--- BEGIN ---

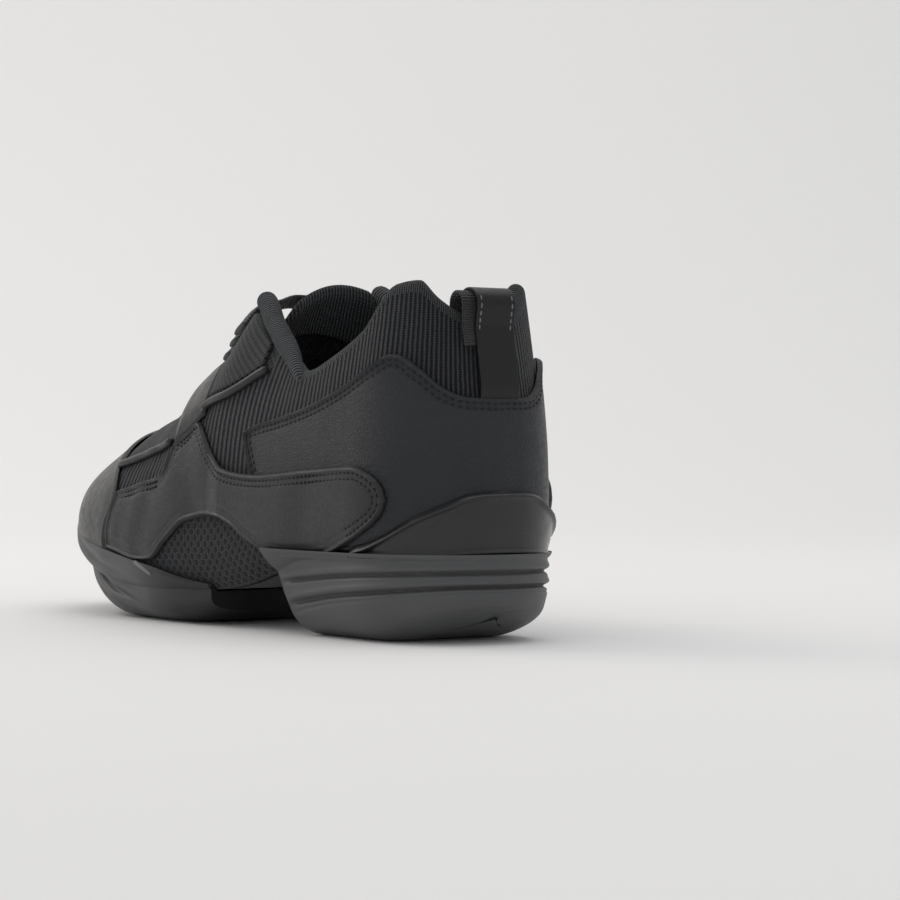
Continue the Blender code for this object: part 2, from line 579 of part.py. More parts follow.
def build_strap(mat):
    """Leather strap across the instep, from side panel to side panel, over the throat's front end."""
    us = np.arange(STRAP_COLUMNS[0], STRAP_COLUMNS[1] + 1) / COLUMNS
    rows = 10
    share = np.linspace(0, 1, rows)
    a_rows = []
    t_rows = []
    for side in (-1, 1):
        places = sided_places(side, us)
        low = place_t(places, STRAP_LOW)
        a = np.repeat(places[:, None], rows, axis=1)
        t = low[:, None] + (1 - low)[:, None] * share
        a_rows.append(a if side < 0 else a[:, ::-1])
        t_rows.append(t if side < 0 else t[:, ::-1])
    a = np.concatenate(a_rows, axis=1)
    t = np.concatenate(t_rows, axis=1)
    closed = column_share(us) >= column_share(THROAT_END / COLUMNS) - 1e-9
    sheets = []
    for off in (STRAP_LIFT + LEATHER, STRAP_LIFT):
        sheet = skin(a, t, off + 0 * t)
        crest = (sheet[closed, rows - 1] + sheet[closed, rows]) / 2
        sheet[closed, rows - 1] = crest
        sheet[closed, rows] = crest
        sheets.append(sheet)
    sheet_solid("instep_strap", *sheets, mat)


def build_toe_cap(mat):
    """Leather cap over the toe, above the sole's bumper."""
    rows = 8
    count = 12
    a_grid = []
    t_grid = []
    rear = np.array(TOE_REAR)
    for k in range(count + 1):
        u_share = k / count
        half_a = []
        half_t = []
        for j in range(rows + 1):
            share = j / rows
            s_rear = float(smooth_curve(rear[:, 0], rear[:, 1], share))
            u_rear = math.acos(1 - 2 * s_rear) / math.pi
            u = u_rear + (1 - u_rear) * u_share
            s = column_share(u)
            low = float(t_at(np.array(u), edge_height(FORE_RAND, s) + 2 * CLEAR))
            half_a.append(u)
            half_t.append(low + (1 - low) * share)
        a_grid.append(half_a + [2 - v for v in reversed(half_a[:-1])])
        t_grid.append(half_t + half_t[-2::-1])
    a = np.array(a_grid)
    t = np.array(t_grid)
    sheets = []
    for off in (1.4 * CLEAR + LEATHER, 1.4 * CLEAR):
        sheet = skin(a, t, off + 0 * t)
        sheet[:, rows, 0] = section("spine", column_share(a[:, rows])) * BALL_HALF
        flipped = sheet[-1, ::-1]
        sheet[-1] = (sheet[-1] + flipped) / 2
        sheets.append(sheet)
    n, m = sheets[0].shape[:2]
    base = n * m
    faces = []
    for i in range(n - 1):
        for j in range(m - 1):
            quad = (i * m + j, (i + 1) * m + j, (i + 1) * m + j + 1, i * m + j + 1)
            faces.append(quad)
            faces.append(tuple(base + v for v in reversed(quad)))
        for j in (0, m - 1):
            faces.append((i * m + j, (i + 1) * m + j, base + (i + 1) * m + j, base + i * m + j))
    for j in range(m - 1):
        faces.append((j, j + 1, base + j + 1, base + j))
    add_object("toe_cap", np.concatenate([g.reshape(-1, 3) for g in sheets]), faces, mat)


# Collar bands, tongue, laces and pull loop
def build_bands(mat):
    for side, name in ((-1, "lateral"), (1, "medial")):
        us = columns(*BAND_ENDS)
        places = sided_places(side, us)
        edge = surface(places, 1.0 + 0 * places)
        under = surface(places, 0.98 + 0 * places)
        up = (edge - under) / np.linalg.norm(edge - under, axis=1, keepdims=True)
        lift = up + 0.25 * normal(places, 1.0 + 0 * places)
        lift /= np.linalg.norm(lift, axis=1, keepdims=True)
        rod("collar_band_" + name, edge + lift * (BAND_RADIUS + 3.2 * CLEAR), BAND_RADIUS, mat)


def build_tongue(mat):
    """A padded sheet under the throat, from under the vamp up past the collar."""
    rows = 9
    across = 7
    upper_sheet = np.zeros((rows, across, 3))
    for i in range(rows):
        v = i / (rows - 1)
        s = TONGUE_FRONT + (TONGUE_REAR - TONGUE_FRONT) * min(v / 0.8, 1.0)
        crest = min(section("top_z_l", s), section("top_z_m", s)) * COLLAR_HEIGHT
        z = crest - TONGUE_DROP
        y = s * LENGTH - HEEL_REST_BACK
        if v > 0.8:
            z += (TONGUE_TOP - z) * (v - 0.8) / 0.2
            y -= TONGUE_LEAN * (v - 0.8) / 0.2
        above = max(v - 0.8, 0) / 0.2
        half = TONGUE_HALF * (1.0 - TONGUE_TAPER * v)
        for j in range(across):
            w = 2 * j / (across - 1) - 1
            x = w * half
            bend = x * x / (2 * TONGUE_BEND) - TONGUE_TILT * x * above
            upper_sheet[i, j] = (x + TONGUE_SHIFT * above, y - 0.4 * bend * (v > 0.8), z - bend)
    lower_sheet = upper_sheet - np.array([0, 0.35, 0.94]) * TONGUE_THICK
    sheet_solid("tongue", upper_sheet, lower_sheet, mat)


def build_laces(mat):
    """Flat lace bars from eyestay to eyestay over the throat."""
    for number, (s_mid, width, arch) in enumerate(LACE_BARS):
        half = width / LENGTH / 2 * 0.8
        us = np.arccos(1 - 2 * np.array([s_mid - half, s_mid, s_mid + half])) / np.pi
        ts = np.array([0.94, 0.975, 1.0])
        rows = []
        for side in (-1, 1):
            a = np.repeat(sided_places(side, us)[:, None], 3, axis=1)
            t = np.repeat(ts[None, :], 3, axis=0)
            row = skin(a, t, 2.5 * CLEAR + EYESTAY_THICK + 0 * t)
            rows.append(row if side < 0 else row[:, ::-1])
        middle = (rows[0][:, -1:] + rows[1][:, :1]) / 2
        middle[..., 1] += arch * 0.5
        middle[..., 2] += arch
        inner = np.concatenate([rows[0], middle, rows[1]], axis=1)
        out = np.array([0.0, 0.45, 0.89]) * LACE_THICK
        sheet_solid("lace_bar_%d" % (number + 1), inner + out, inner, mat)


def build_pull_loop(mat):
    """A ribbon that stands up from the heel seam, folds over and goes down inside the collar."""
    tab = surface(0.0, 1.0)
    low_t = float(t_at(np.array(0.0), edge_height(QUARTER_TOP, 0.0) + 2 * CLEAR))
    outside = [skin(0.0, t, 2 * CLEAR) for t in np.linspace(low_t, 1.0, 5)]
    inside_off = WALL + COLLAR_PAD * 0.35 + LOOP_INSET
    fold_y = (outside[-1][1] + tab[1] + inside_off) / 2
    fold_half = fold_y - outside[-1][1]
    route = [(p[1], p[2]) for p in outside]
    for k in range(1, 8):
        angle = math.pi - math.pi * k / 8
        height = LOOP_TOP - fold_half + fold_half * math.sin(angle)
        route.append((fold_y + fold_half * math.cos(angle), height))
    route.append((fold_y + fold_half, tab[2] - 2 * MM))
    route.append((fold_y + fold_half + 0.8 * MM, tab[2] - LOOP_INSIDE))
    route = np.array(route)
    tangent = np.gradient(route, axis=0)
    tangent /= np.linalg.norm(tangent, axis=1, keepdims=True)
    left = np.stack([-tangent[:, 1], tangent[:, 0]], -1)
    outer = route + left * LOOP_THICK
    rings = []
    for a, b in zip(outer, route):
        corners = ((-1, a), (1, a), (1, b), (-1, b))
        rings.append([(end * LOOP_WIDTH / 2, *point) for end, point in corners])
    zipped("pull_loop", rings, mat, True, True)

def main():
    for old in list(bpy.data.objects):
        bpy.data.objects.remove(old, do_unlink=True)
    fabric = material("ribbed_fabric", (0.025, 0.027, 0.03), 0.9)
    leather = material("smooth_leather", (0.045, 0.045, 0.047), 0.45)
    grained = material("grained_leather", (0.035, 0.036, 0.038), 0.5)
    rubber = material("sole_rubber", (0.04, 0.04, 0.042), 0.45)
    cup = material("cup_rubber", (0.03, 0.03, 0.032), 0.3)
    mesh = material("holed_mesh", (0.03, 0.031, 0.033), 0.85)
    webbing = material("woven_band", (0.028, 0.03, 0.033), 0.85)
    board = material("board_fabric", (0.018, 0.02, 0.035), 0.9)
    ribbon = material("loop_leather", (0.03, 0.03, 0.032), 0.5)
    build_upper(fabric)
    build_soles(rubber)
    bed_layer("lasting_board", 0.0, BOARD, WALL + CLEAR + BED_INSET, board)
    bed_layer("insole", BOARD + CLEAR, INSOLE, WALL + CLEAR + BED_INSET, mesh)
    build_panels(leather, grained, cup, mesh)
    build_bands(webbing)
    build_tongue(mesh)
    build_laces(webbing)
    build_pull_loop(ribbon)


main()
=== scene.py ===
"""Looks of the black dance sneaker: left shoe, split sole, leather panels over ribbed fabric and mesh."""
import math
import bmesh
import bpy
import numpy as np
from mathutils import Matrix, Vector


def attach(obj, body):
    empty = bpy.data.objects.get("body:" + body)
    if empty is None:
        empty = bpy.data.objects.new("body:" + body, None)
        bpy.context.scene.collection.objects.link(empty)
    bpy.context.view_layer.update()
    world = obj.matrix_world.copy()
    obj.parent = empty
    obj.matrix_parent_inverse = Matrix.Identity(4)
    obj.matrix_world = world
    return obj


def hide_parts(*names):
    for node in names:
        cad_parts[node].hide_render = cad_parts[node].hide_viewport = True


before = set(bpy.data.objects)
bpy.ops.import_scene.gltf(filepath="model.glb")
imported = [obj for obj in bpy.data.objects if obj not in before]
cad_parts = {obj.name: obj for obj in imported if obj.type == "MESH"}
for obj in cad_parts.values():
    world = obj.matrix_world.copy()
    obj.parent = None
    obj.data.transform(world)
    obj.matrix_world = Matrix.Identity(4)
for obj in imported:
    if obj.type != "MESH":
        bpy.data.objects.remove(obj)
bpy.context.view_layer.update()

# Upper
# One padded wall on the last: ribbed knit at the collar and quarters, holed mesh over the vamp and in
# the side window, knit lining inside. It is lasted to the board and carries every other panel.
MM = 0.001
LENGTH = 265 * MM
BALL_HALF = 44 * MM            # half the width at the ball
COLLAR_HEIGHT = 109 * MM
HEEL_BED = 26 * MM             # foot edge over the floor at the heel
HEEL_REST_BACK = 38 * MM       # the heel lies this far behind the origin
WALL = 2.2 * MM
COLLAR_PAD = 3.57 * MM         # what the padding adds to the wall at the collar
THROAT_FRONT = (1 - math.cos(math.pi * 25 / 44)) / 2  # share of length where the throat closes
WIDEST_T = 0.28                # t of a section's widest line
SECTION_COLUMNS = ("share", "spine", "foot_l", "wide_l", "top_l", "foot_m", "wide_m", "top_m",
                   "feather", "wide_z", "top_z_l", "top_z_m", "lean")
SECTIONS = np.array((
    (0.000, 0.00, 0.64, 0.75, 0.59, 0.54, 0.655, 0.58, 0.98, 0.39, 0.885, 0.885, 6),
    (0.020, 0.00, 0.64, 0.75, 0.58, 0.54, 0.655, 0.56, 0.98, 0.39, 0.94, 0.94, 6),
    (0.045, 0.00, 0.64, 0.75, 0.57, 0.54, 0.655, 0.55, 0.98, 0.39, 0.995, 0.995, 6),
    (0.080, 0.00, 0.64, 0.75, 0.59, 0.54, 0.655, 0.57, 0.98, 0.39, 0.985, 0.985, 8),
    (0.135, 0.00, 0.65, 0.76, 0.65, 0.55, 0.66, 0.61, 0.98, 0.38, 0.865, 0.87, 10),
    (0.200, 0.00, 0.66, 0.78, 0.69, 0.56, 0.68, 0.64, 0.96, 0.37, 0.79, 0.79, 12),
    (0.260, 0.00, 0.67, 0.81, 0.69, 0.57, 0.70, 0.65, 0.90, 0.35, 0.755, 0.76, 16),
    (0.313, 0.00, 0.69, 0.83, 0.62, 0.60, 0.72, 0.62, 0.76, 0.33, 0.80, 0.83, 24),
    (0.377, 0.00, 0.73, 0.85, 0.54, 0.59, 0.72, 0.58, 0.58, 0.31, 0.89, 0.95, 30),
    (0.435, 0.00, 0.76, 0.88, 0.44, 0.61, 0.75, 0.51, 0.49, 0.29, 0.97, 1.01, 36),
    (0.480, 0.00, 0.80, 0.91, 0.37, 0.66, 0.81, 0.39, 0.47, 0.275, 0.91, 0.93, 46),
    (0.520, 0.00, 0.83, 0.94, 0.33, 0.71, 0.86, 0.33, 0.46, 0.265, 0.84, 0.84, 54),
    (0.560, 0.00, 0.85, 0.96, 0.27, 0.76, 0.90, 0.27, 0.45, 0.26, 0.80, 0.80, 66),
    (0.600, 0.00, 0.87, 0.98, 0.00, 0.80, 0.94, 0.00, 0.45, 0.25, 0.775, 0.775, 88),
    (0.645, 0.00, 0.87, 0.99, 0.00, 0.83, 0.97, 0.00, 0.475, 0.25, 0.708, 0.708, 90),
    (0.690, 0.00, 0.87, 0.99, 0.00, 0.85, 0.99, 0.00, 0.51, 0.25, 0.675, 0.675, 90),
    (0.750, 0.02, 0.85, 0.97, 0.00, 0.86, 0.99, 0.00, 0.60, 0.255, 0.620, 0.620, 90),
    (0.800, 0.04, 0.81, 0.94, 0.00, 0.85, 0.98, 0.00, 0.70, 0.27, 0.575, 0.575, 90),
    (0.870, 0.09, 0.76, 0.88, 0.00, 0.83, 0.96, 0.00, 0.88, 0.30, 0.53, 0.53, 90),
    (0.930, 0.14, 0.72, 0.83, 0.00, 0.81, 0.94, 0.00, 1.00, 0.32, 0.51, 0.51, 90),
    (1.000, 0.18, 0.70, 0.81, 0.00, 0.80, 0.92, 0.00, 1.08, 0.335, 0.49, 0.49, 90)), float)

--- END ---

◆ **WHAT YOU ARE ASKED TO DO**
Using the data above, transcribe the lines that run from the line with "obj.matrix_world = world" to the line with "imported = [obj", both ends kept, and output nothing else.

◆ **TASK ANSWER**
    obj.matrix_world = world
    return obj


def hide_parts(*names):
    for node in names:
        cad_parts[node].hide_render = cad_parts[node].hide_viewport = True


before = set(bpy.data.objects)
bpy.ops.import_scene.gltf(filepath="model.glb")
imported = [obj for obj in bpy.data.objects if obj not in before]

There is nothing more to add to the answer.